According to the study, 91% of organizations lack full visibility into their own AI dependencies on vendors, models, and infrastructure. In other words, most do not know exactly which external AI components their business relies on. Additionally, 68% of executives consider meeting data residency and sovereignty requirements a cross-geographic challenge — a point also highlighted the same day in the EU Digital Decade report.

Lock-In and Vulnerability to Outages

Dependency is also an operational risk. As many as 71% of organizations would struggle to change their primary AI vendor, and 81% say a seven-day vendor outage would cause severe or critical disruption. On average, organizations have experienced six AI-related disruptions in the past two years, mostly due to vendor service issues. Appetite for flexibility is high: 72% would accept a 20% higher cost to retain the ability to choose their vendor.

What Sets Organizations That Manage AI Well Apart

Only 7% of organizations have “advanced AI control capabilities” — adaptability across data, models, and infrastructure. These organizations, IBM notes, protect operating profit from AI disruptions 55% better than others.
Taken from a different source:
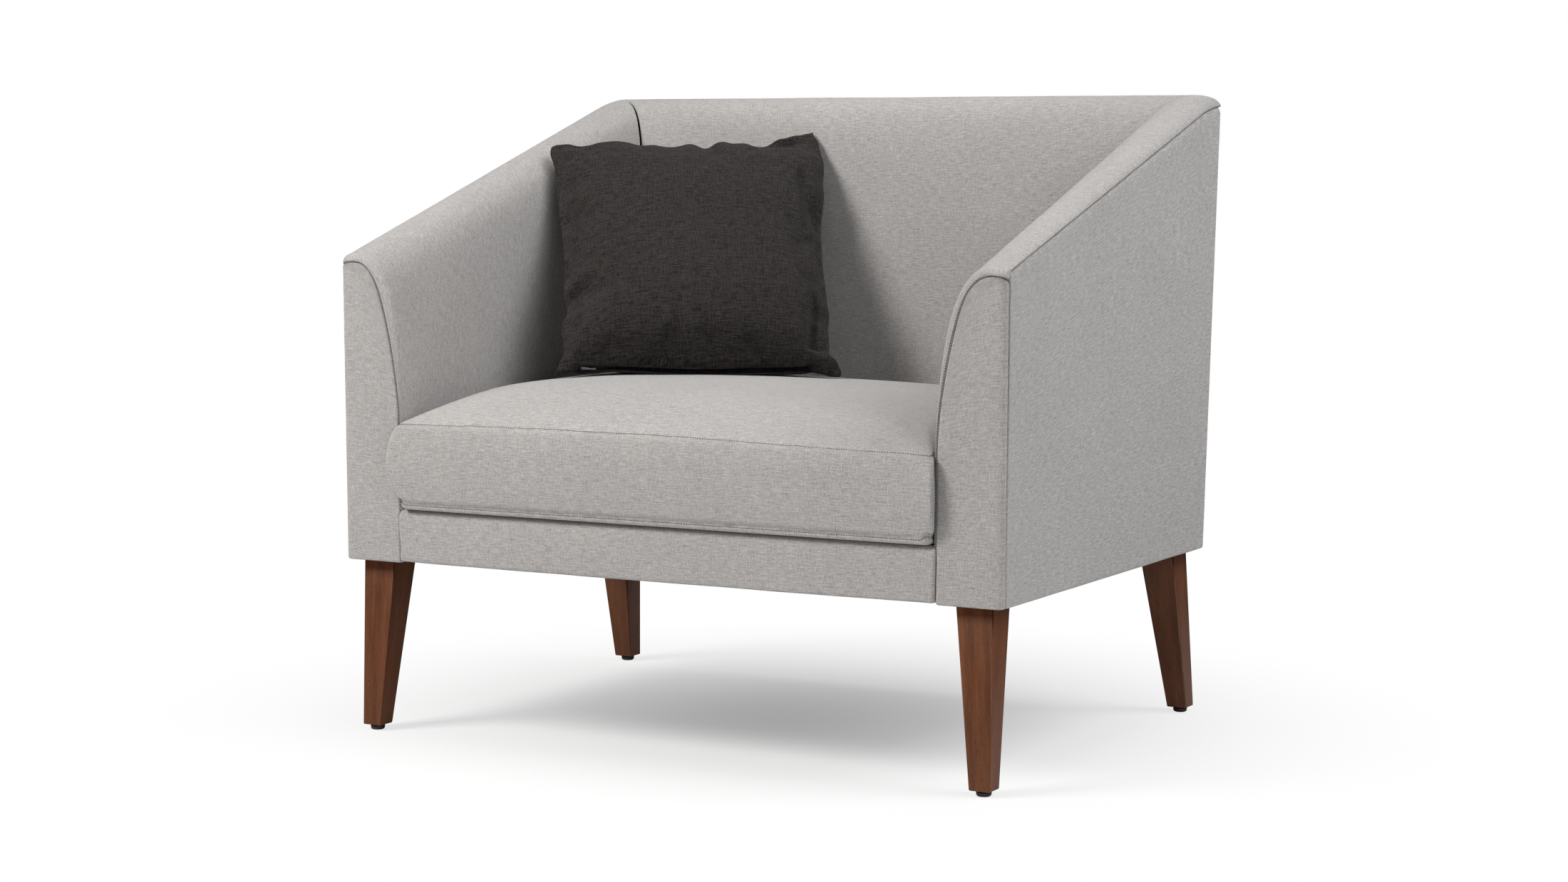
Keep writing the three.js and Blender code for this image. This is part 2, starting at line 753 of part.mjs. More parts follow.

The contrast carries a clear message: visibility and the ability to swap components are not administrative luxuries, but direct protection for business outcomes.

Frequently Asked Questions

How many organizations lack visibility into AI dependencies?
91% lack full visibility into their own AI dependencies on vendors, models, and infrastructure.
How serious is vendor lock-in?
71% would struggle to change their primary AI vendor, and 81% would experience a seven-day outage as severe or critical disruption.